At 3:35 this afternoon, my Aunt Mary fell asleep in the Lord.
It wasn't entirely unexpected; she was 83 years old, she had macular degeneration and a wonky heart, and her life over the past year had been rather wretched: one of her sons had mortgaged her house, then defaulted on it, so that she was forced out of a house she had lived in for almost 60 years. She didn't want to move out to Vancouver, where this son's job is; she didn't want to move in with her other son, whom she never liked; so the alternative was to move her up to NH, where she had two nieces and a nephew to keep an eye on her. That move seemed to do something to her soul. She became very bitter, very suspicious of people, and ironically, the only person she really trusted was the son who had occasioned the foreclosure!
So her passing is somewhat of a blessing. What bothers me about it, though, is that for the past year, her entire conversation consisted of reminiscences about her "womanizing" father (not that we ever heard from anyone else in the family!), her "stupid" husband, her "sneaky" second son, and her "brother-in-law, who treated her sister so bad" -- since that particular brother-in-law happens to be my stepfather, who worshipped the ground my mother walked on, that was especially tough to put up with. And I used to think about how she would carry that bitterness of soul with her into the next life, and wonder what I could do to get her out of that mode of thinking, so that she could face God with something positive. I never did figure it out.

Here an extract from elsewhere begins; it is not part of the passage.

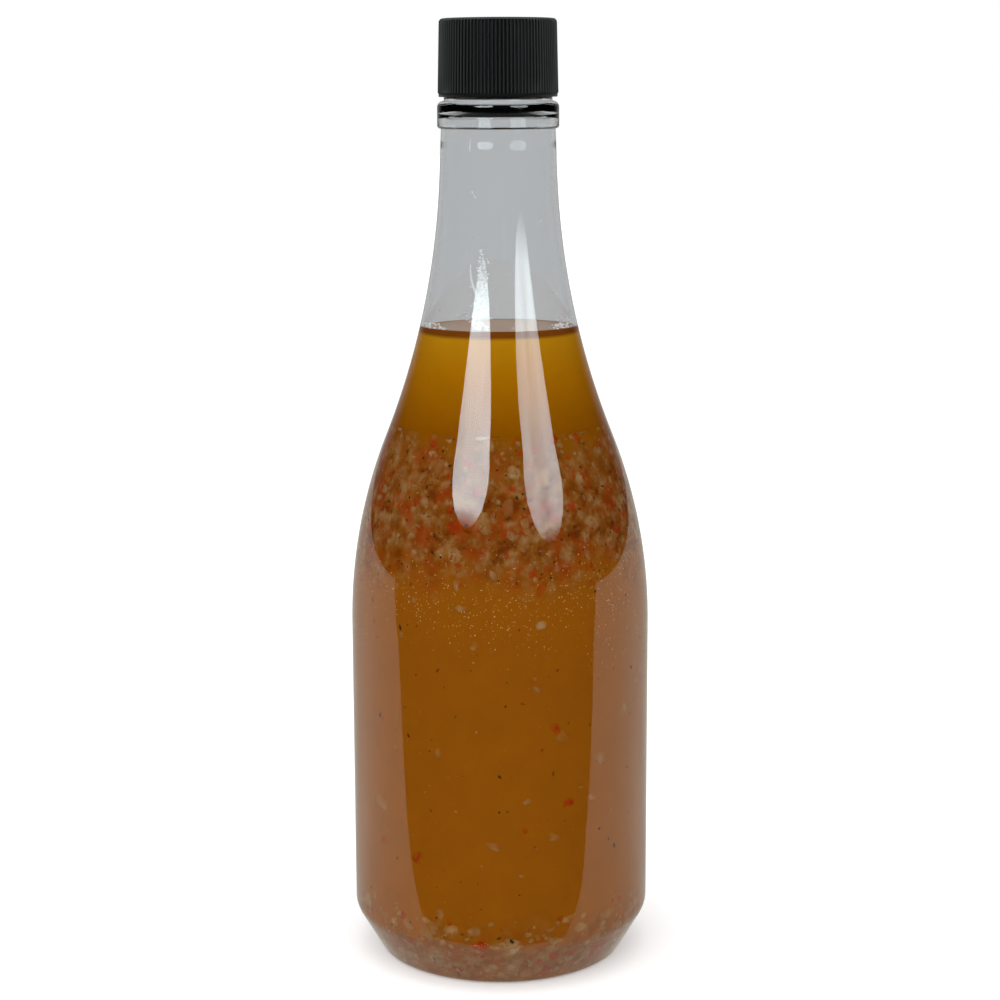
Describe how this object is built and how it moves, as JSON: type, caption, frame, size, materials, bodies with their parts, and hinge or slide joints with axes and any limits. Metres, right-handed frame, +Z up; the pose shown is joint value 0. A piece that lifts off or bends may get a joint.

This afternoon, after she passed, her sons, my sister, my brother, and I sat around making jokes about her life, and about her "setting heaven on its ear" once she got together with her brothers and sister, and that bothers me, too: I know what Orthodoxy says about our passage from this life to the next, I know that it isn't the current "floating-to-a-better-place" Feel-Good b.s. that our culture promotes. And yet, for that short space of time, I bought into it. On the other hand, what the heck was I supposed to say?!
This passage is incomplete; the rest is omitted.